**Written task**
Report the total number of lines that include the string "bending", without any other text.

**Material for the task**
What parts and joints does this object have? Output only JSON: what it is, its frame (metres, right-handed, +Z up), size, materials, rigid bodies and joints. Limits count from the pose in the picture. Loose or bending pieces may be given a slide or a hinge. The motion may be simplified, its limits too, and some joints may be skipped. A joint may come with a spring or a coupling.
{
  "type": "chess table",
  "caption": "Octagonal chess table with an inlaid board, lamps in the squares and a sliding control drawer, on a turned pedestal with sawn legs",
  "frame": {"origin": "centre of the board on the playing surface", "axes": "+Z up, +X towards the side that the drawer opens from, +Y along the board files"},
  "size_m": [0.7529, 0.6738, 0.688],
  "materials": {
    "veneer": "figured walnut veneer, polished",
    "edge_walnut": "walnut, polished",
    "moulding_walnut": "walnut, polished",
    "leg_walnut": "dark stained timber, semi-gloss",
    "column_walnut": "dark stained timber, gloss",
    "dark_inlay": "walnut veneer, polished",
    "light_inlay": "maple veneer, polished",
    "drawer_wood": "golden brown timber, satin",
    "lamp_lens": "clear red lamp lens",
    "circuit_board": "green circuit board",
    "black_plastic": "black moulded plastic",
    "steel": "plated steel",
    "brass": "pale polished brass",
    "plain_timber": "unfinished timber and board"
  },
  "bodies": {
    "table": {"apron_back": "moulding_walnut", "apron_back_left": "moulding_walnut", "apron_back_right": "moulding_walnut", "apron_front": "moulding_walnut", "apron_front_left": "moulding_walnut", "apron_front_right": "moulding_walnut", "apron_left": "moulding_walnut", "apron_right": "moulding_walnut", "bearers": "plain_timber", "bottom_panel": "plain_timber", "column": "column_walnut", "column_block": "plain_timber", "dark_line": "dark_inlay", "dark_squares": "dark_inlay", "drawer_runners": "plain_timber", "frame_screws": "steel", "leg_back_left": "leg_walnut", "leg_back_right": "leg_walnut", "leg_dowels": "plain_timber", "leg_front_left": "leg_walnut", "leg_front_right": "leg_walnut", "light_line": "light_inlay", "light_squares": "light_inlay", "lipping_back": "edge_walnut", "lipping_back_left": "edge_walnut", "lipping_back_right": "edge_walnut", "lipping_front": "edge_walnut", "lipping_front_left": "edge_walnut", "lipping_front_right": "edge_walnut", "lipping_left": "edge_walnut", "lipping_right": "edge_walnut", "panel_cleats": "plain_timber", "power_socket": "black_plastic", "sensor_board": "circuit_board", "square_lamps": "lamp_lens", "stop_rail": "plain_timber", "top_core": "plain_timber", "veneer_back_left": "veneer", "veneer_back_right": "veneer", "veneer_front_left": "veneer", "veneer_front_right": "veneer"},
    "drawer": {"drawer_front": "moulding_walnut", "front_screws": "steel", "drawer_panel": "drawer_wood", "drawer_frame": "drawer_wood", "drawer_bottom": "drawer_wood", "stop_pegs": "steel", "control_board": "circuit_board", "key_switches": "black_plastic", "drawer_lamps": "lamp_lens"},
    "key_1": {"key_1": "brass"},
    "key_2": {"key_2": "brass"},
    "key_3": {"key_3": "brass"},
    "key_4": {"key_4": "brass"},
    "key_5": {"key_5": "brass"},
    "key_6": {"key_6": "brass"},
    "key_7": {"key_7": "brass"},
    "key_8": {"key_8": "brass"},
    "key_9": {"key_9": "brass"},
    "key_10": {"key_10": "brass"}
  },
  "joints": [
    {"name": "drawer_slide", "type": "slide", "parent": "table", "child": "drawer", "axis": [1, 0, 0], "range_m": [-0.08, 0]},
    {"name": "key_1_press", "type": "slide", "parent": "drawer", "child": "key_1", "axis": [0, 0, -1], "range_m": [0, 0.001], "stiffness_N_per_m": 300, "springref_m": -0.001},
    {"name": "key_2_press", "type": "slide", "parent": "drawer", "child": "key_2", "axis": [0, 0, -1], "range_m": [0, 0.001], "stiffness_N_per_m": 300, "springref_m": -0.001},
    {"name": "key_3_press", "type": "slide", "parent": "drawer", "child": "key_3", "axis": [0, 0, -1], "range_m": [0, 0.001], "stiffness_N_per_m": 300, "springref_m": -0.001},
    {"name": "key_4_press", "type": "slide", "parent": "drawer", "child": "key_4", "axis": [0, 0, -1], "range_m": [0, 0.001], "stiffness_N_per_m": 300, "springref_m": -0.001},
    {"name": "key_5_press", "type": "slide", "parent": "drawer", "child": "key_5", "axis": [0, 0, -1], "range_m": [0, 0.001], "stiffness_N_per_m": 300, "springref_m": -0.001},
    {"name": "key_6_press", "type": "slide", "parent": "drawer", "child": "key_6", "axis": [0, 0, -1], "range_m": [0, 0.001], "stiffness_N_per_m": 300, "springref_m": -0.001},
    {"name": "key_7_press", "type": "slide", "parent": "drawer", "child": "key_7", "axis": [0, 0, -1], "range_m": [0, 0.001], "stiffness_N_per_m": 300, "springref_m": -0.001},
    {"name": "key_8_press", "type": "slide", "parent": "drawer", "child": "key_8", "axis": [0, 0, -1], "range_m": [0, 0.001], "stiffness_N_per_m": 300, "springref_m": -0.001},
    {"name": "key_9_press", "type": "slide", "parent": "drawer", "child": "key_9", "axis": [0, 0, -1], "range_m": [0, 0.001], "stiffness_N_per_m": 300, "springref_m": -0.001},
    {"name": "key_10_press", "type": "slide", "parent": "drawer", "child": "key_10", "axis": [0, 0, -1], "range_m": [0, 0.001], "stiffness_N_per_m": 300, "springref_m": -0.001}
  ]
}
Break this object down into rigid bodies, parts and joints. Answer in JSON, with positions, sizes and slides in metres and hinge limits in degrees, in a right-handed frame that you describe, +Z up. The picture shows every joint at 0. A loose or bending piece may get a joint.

**Solution to the exercise**
2